Free NWCUA Video Fulfills Vulnerable Adult Training Requirement
February 1, 2011
February 24, 2011
In last year’s legislative session Substitute Senate Bill 6202 was passed, which requires credit unions operating in Washington state to train their member facing employees on recognizing vulnerable adult abuse. The NWCUA has produced a free training video designed to meet this requirement, and that video is available for viewing on its website.
All credit unions with operations in Washington State are required to train their member facing employees. This includes federal credit unions and Oregon state chartered credit unions with branches in Washington. The NWCUA has also developed a model acknowledgement form for employees to fill out, available in the Resources section of InfoSight.

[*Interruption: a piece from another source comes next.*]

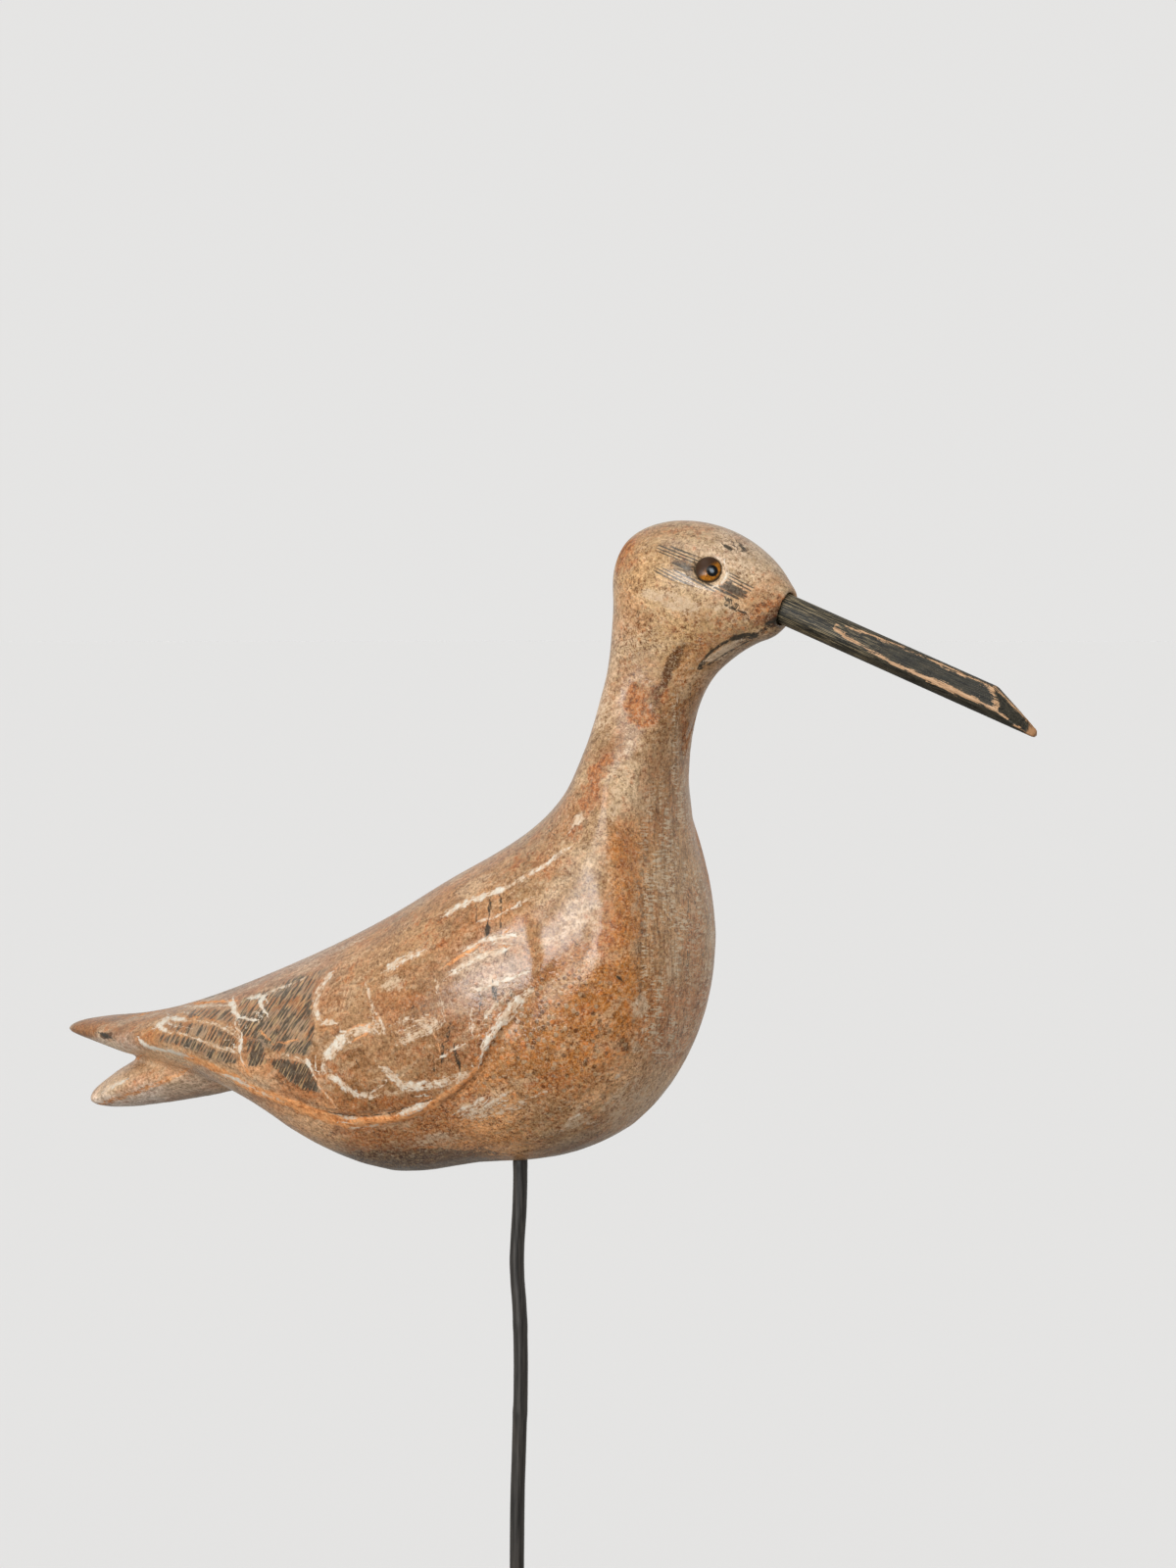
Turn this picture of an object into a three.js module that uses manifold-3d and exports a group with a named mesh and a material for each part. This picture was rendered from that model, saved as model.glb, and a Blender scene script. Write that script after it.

But all credit unions, not just those with operations in Washington, need to pay attention to vulnerable adult abuse. Elder abuse can trigger a Suspicious Activity Report or SAR. The Financial Crimes Enforcement Network (FinCEN) released a new advisory to help financial institutions spot and report on activities involving elder financial exploitation. The advisory, Advisory to Financial Institutions on Filing Suspicious Activity Reports Regarding Elder Financial Exploitation , contains red flags, or indicators that abuse may be occurring and specifically asks financial institutions to include the term “Elder Financial Exploitation” on filings of suspicious activity reports (SARs).
FinCEN requests that financial institutions select the appropriate characterization of suspicious activity in the Suspicious Activity Information section of the SAR form and include the term “elder financial exploitation” in the narrative portion of all relevant SARs filed. Explicit mention of a particular term in the SAR greatly assists investigators in quickly identifying possible illicit activity.
The red flags noted in the advisory include both activity that may come to bank personnel attention through monitoring transaction activity and through interactions with customers or their caregivers:
- Frequent large withdrawals, including daily maximum currency withdrawals from an ATM, debit transactions that are inconsistent for an elder, or sudden non-sufficient fund activity;
- A caregiver or other individual shows excessive interest in the elder’s finances or assets, does not allow the elder to speak for himself or herself, or is reluctant to leave the elder’s side during conversations.
The advisory contains a more complete listing of various indicators of elder financial exploitation.
This reporting is meant to complement financial institutions’ existing policies and procedures on reporting suspected elder financial exploitation to local and state authorities, to aid in the detection and deterrence by appropriate government authorities of criminal activities.